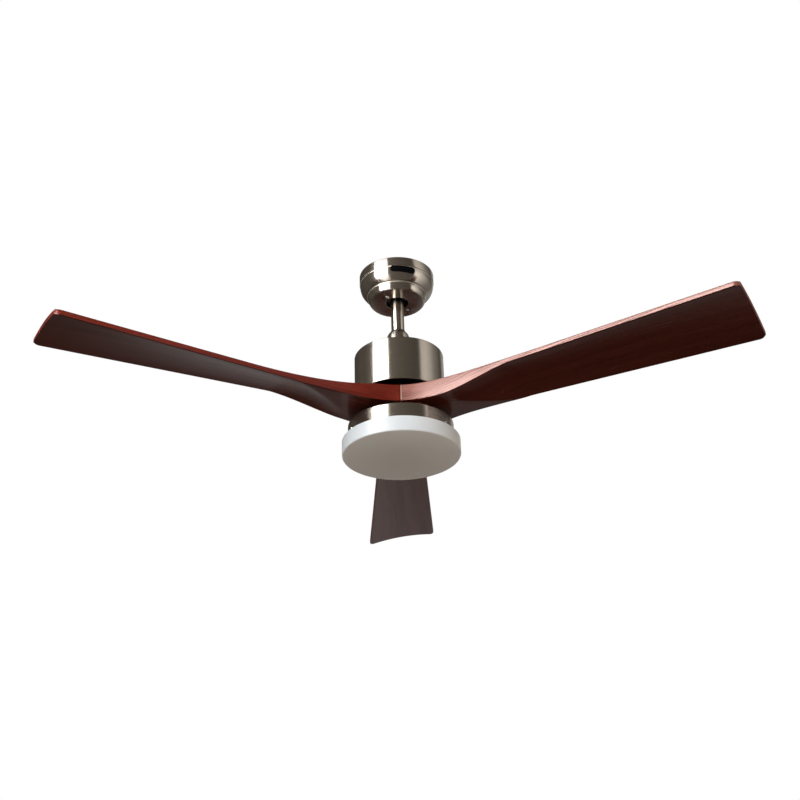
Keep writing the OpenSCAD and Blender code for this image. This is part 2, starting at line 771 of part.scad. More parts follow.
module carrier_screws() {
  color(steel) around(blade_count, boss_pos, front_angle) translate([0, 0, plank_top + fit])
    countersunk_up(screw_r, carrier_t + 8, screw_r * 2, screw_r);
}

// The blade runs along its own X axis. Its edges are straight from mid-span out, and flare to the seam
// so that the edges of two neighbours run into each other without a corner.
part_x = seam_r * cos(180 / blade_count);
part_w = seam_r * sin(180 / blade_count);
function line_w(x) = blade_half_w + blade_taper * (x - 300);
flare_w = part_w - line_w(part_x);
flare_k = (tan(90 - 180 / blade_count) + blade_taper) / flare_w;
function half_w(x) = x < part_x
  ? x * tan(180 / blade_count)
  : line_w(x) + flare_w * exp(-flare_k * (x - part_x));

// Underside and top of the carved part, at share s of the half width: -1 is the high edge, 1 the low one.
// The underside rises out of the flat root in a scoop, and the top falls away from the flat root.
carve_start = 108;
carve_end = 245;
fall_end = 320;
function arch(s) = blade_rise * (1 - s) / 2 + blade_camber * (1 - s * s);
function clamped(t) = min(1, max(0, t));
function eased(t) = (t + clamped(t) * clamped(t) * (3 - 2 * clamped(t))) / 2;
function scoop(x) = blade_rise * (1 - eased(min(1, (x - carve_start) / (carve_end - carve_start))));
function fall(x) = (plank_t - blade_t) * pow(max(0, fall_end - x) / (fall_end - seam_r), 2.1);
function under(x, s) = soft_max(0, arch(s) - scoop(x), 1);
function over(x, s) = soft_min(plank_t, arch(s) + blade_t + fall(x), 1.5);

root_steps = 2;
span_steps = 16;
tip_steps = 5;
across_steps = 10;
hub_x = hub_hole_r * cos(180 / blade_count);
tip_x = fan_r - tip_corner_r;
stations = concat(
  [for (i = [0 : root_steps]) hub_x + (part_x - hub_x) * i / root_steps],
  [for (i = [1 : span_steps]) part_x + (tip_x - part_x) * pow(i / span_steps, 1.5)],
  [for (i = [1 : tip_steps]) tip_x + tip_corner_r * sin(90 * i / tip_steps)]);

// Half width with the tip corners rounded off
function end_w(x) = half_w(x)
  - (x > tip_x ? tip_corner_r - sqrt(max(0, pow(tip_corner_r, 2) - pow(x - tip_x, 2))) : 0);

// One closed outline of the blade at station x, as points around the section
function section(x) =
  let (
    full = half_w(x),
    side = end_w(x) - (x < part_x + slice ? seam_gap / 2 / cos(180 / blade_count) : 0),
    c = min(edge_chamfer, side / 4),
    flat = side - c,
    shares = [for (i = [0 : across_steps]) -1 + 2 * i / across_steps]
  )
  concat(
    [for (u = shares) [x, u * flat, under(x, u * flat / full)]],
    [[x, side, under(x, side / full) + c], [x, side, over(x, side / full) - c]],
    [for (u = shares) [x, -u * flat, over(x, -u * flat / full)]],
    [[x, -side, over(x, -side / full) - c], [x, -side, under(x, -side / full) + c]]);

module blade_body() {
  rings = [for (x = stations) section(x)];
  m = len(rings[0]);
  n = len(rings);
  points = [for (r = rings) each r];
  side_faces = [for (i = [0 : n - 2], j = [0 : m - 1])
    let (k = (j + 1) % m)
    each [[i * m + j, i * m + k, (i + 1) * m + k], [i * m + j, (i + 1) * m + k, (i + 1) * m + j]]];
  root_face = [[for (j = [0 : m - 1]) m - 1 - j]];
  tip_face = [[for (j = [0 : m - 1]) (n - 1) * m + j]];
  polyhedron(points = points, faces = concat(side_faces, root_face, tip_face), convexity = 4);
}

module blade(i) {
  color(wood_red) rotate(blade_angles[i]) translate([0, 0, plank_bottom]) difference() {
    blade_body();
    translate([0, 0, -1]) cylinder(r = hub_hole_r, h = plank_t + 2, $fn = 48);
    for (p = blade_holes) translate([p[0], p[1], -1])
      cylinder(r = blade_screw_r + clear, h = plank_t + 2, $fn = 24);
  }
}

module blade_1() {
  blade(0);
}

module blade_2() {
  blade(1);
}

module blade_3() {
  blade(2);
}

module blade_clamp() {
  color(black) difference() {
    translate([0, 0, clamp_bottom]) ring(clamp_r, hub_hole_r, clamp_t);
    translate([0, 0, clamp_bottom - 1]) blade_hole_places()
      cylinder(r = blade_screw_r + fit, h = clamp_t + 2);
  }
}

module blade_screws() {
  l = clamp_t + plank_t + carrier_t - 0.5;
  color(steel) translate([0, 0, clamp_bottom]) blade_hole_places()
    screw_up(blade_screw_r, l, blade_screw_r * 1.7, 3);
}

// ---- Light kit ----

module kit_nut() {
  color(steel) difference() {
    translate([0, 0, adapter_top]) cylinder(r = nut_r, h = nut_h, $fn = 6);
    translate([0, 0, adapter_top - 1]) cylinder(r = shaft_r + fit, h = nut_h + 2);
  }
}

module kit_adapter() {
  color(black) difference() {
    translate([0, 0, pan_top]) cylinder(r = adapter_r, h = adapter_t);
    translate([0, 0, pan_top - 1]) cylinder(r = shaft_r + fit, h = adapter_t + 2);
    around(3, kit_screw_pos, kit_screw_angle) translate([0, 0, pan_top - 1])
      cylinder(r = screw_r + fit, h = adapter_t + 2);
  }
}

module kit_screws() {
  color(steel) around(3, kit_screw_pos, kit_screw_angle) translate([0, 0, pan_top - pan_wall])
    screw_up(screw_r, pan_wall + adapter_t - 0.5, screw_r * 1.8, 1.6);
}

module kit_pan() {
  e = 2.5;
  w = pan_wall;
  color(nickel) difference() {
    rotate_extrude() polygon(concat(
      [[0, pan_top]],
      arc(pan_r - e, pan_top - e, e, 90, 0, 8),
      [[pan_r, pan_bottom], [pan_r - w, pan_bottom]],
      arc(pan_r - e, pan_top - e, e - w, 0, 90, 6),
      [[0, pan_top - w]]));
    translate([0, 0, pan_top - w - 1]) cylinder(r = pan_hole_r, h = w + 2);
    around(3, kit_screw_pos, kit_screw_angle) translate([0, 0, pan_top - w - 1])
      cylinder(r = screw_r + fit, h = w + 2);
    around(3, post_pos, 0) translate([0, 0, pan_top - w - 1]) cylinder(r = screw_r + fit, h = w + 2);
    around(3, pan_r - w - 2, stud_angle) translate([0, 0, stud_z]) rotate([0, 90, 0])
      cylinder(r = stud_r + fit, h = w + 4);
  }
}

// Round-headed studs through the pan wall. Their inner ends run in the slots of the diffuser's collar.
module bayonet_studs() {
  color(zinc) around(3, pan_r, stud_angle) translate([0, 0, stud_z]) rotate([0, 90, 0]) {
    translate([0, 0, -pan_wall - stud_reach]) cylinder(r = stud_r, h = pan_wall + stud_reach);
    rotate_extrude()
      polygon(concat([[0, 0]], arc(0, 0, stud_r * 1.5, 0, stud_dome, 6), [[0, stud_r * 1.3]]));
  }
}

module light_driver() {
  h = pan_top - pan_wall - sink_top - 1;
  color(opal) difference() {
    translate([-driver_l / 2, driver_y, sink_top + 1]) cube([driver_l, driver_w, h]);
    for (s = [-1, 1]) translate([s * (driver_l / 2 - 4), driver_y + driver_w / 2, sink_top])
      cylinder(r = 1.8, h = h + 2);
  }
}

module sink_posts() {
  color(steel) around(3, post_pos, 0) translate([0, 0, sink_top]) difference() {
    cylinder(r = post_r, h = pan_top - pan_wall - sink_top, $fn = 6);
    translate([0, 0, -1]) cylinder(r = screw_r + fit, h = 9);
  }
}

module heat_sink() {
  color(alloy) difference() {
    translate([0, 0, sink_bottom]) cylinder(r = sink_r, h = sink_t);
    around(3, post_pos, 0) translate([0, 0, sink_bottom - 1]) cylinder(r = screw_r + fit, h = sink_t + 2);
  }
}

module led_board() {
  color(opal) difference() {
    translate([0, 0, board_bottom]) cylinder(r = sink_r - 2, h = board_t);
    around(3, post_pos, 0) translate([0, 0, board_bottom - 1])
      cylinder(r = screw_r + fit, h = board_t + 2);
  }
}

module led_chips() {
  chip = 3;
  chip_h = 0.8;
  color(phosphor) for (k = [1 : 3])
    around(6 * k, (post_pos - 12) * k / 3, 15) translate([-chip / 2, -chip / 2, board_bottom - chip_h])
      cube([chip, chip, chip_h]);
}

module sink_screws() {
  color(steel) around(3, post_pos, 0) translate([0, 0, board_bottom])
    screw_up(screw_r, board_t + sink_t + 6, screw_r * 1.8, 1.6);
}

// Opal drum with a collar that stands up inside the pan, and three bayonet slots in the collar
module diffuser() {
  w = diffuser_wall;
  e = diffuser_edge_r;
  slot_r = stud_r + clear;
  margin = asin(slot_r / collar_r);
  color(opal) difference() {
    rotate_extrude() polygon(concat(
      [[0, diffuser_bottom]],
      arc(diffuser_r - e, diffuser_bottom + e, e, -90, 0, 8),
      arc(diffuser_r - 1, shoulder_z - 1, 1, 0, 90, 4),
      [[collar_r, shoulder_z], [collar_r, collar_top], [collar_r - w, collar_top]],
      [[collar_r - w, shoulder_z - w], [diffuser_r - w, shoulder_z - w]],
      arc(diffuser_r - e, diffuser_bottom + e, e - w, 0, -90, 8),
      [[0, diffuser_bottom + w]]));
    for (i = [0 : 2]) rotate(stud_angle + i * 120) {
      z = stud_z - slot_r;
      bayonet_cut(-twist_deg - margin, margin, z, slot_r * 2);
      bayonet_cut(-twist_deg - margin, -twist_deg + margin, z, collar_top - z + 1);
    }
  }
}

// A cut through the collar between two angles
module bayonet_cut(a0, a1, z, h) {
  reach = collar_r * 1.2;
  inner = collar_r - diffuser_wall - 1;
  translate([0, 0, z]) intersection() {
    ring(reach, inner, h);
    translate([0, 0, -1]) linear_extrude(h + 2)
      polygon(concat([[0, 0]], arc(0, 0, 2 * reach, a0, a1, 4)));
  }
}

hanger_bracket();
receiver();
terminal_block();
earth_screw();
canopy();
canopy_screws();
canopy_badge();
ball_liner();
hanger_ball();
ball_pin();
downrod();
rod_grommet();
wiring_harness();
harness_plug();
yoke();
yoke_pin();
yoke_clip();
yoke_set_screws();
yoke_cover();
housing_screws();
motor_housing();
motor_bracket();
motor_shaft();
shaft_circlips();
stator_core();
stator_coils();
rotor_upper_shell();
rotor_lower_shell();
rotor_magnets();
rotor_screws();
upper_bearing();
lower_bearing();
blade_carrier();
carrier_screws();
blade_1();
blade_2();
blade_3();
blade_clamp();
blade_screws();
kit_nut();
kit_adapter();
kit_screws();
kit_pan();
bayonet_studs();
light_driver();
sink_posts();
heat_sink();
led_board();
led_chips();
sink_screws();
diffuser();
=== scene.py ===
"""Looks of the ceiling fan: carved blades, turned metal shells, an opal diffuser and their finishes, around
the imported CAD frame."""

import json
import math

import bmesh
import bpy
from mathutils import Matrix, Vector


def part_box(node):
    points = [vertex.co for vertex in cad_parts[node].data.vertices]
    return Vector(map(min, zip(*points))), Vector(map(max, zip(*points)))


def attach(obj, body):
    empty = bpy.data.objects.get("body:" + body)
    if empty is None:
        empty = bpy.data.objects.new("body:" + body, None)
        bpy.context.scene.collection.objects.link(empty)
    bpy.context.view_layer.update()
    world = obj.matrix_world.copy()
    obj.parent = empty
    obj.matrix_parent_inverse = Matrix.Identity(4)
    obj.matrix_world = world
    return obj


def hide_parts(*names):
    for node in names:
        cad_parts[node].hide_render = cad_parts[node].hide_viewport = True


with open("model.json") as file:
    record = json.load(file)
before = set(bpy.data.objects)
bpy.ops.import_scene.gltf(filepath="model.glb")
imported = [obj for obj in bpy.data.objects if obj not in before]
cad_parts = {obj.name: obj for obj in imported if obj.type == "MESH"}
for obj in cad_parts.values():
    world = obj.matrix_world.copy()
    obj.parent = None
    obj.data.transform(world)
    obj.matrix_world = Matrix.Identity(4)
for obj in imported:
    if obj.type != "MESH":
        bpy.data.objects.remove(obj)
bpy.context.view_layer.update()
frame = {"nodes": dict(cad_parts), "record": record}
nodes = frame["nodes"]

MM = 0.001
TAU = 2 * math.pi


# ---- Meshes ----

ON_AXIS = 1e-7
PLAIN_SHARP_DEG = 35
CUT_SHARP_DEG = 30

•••

Give again, word for word, the lines starting at the line that has "earth_screw();" and ending at the line that has "bpy.data.objects.remove(obj)", with both of those lines included and nothing else.

earth_screw();
canopy();
canopy_screws();
canopy_badge();
ball_liner();
hanger_ball();
ball_pin();
downrod();
rod_grommet();
wiring_harness();
harness_plug();
yoke();
yoke_pin();
yoke_clip();
yoke_set_screws();
yoke_cover();
housing_screws();
motor_housing();
motor_bracket();
motor_shaft();
shaft_circlips();
stator_core();
stator_coils();
rotor_upper_shell();
rotor_lower_shell();
rotor_magnets();
rotor_screws();
upper_bearing();
lower_bearing();
blade_carrier();
carrier_screws();
blade_1();
blade_2();
blade_3();
blade_clamp();
blade_screws();
kit_nut();
kit_adapter();
kit_screws();
kit_pan();
bayonet_studs();
light_driver();
sink_posts();
heat_sink();
led_board();
led_chips();
sink_screws();
diffuser();
=== scene.py ===
"""Looks of the ceiling fan: carved blades, turned metal shells, an opal diffuser and their finishes, around
the imported CAD frame."""

import json
import math

import bmesh
import bpy
from mathutils import Matrix, Vector


def part_box(node):
    points = [vertex.co for vertex in cad_parts[node].data.vertices]
    return Vector(map(min, zip(*points))), Vector(map(max, zip(*points)))


def attach(obj, body):
    empty = bpy.data.objects.get("body:" + body)
    if empty is None:
        empty = bpy.data.objects.new("body:" + body, None)
        bpy.context.scene.collection.objects.link(empty)
    bpy.context.view_layer.update()
    world = obj.matrix_world.copy()
    obj.parent = empty
    obj.matrix_parent_inverse = Matrix.Identity(4)
    obj.matrix_world = world
    return obj


def hide_parts(*names):
    for node in names:
        cad_parts[node].hide_render = cad_parts[node].hide_viewport = True


with open("model.json") as file:
    record = json.load(file)
before = set(bpy.data.objects)
bpy.ops.import_scene.gltf(filepath="model.glb")
imported = [obj for obj in bpy.data.objects if obj not in before]
cad_parts = {obj.name: obj for obj in imported if obj.type == "MESH"}
for obj in cad_parts.values():
    world = obj.matrix_world.copy()
    obj.parent = None
    obj.data.transform(world)
    obj.matrix_world = Matrix.Identity(4)
for obj in imported:
    if obj.type != "MESH":
        bpy.data.objects.remove(obj)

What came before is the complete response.